Natürlich sind dafür Investitionen, Modernisierungen und Baumaßnahmen erforderlich, auch im Bereich Wiesbaden, aber in wesentlich geringerem Umfang und wesentlich weniger einschneidend für die Wiesbadener Bevölkerung, als das was für die CityBahn erforderlich gewesen wäre. Und auch die Wiesbadener Innenstadt kann dann durch direkte und mehrfache Verknüpfung mit dem Wiesbadener Busnetz erreichen werden
Liebe Taunussteiner, lasst euch nicht von dem Popanz und Schreckgespenst „Güterverkehr“ verunsichern, das von interessierter Seite gegen die Reaktivierung der Aartalbahn aufgebaut wurde. Es ist äußerst unrealistisch, dass sich Güterverkehr auf diese Strecke verirrt. Mit 3,3% Steigung ist die Aartalbahn für übliche Güterzüge viel zu steil. Güterzüge sind immer lokbespannte Züge, und für lokbespannte Züge ist bei 4% Steigung Schluss. Triebwagen, bei denen alle Achsen angetrieben werden können, schaffen auch steilere Strecken, aber Güterzüge, bei denen nur die Achsen der Lok den Vortrieb liefern, können schon bei 3,3% nur noch wenige Wagen lang werden, damit es die Lok noch schafft.
Auch hat die Strecke enge Kurven mit 200 m Radius. Damals, als sie eröffnet wurde, ist extra dafür ein besonderer Waggontyp entworfen worden, der „Langenschwalbacher“ – kurze Waggons, trotzdem mit Drehgestellen, damit sie die engen Kurven bewältigen können. Dieser Typ Waggons heißt noch heute so. Heutige Güterwaggons sind selbstverständlich keine „Langenschwalbacher“, sondern für maximale Effizienz und damit größere Kurvenradien entwickelt.

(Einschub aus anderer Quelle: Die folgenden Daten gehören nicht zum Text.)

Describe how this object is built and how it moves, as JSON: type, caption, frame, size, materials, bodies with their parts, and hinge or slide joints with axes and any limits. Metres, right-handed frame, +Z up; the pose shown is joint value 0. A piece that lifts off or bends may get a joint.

Dass sich einer der Güterzüge von der Rheintaltrasse auf die Aartalbahn verirrt, ist technisch unmöglich.
Was an Güterverkehr auf der Aartalbahn eventuell möglich wäre, ist rein lokaler Güterverkehr, also die Verlagerung von Güterverkehr, der derzeit auf der Straße durchs Aartal fährt, auf die Schiene. Das wäre insgesamt gesehen eher ein Vorteil als ein Nachteil für die Region.
Liebe Taunussteiner, schließt euch der Initiative von Bund und den Ländern Hessen und Rheinland-Pfalz an, die die Aartalbahn von Diez bis Wiesbaden für den Passagierverkehr als reaktivierungswürdig einstufen. Selbst aktiv werden, statt auf andere zu schimpfen.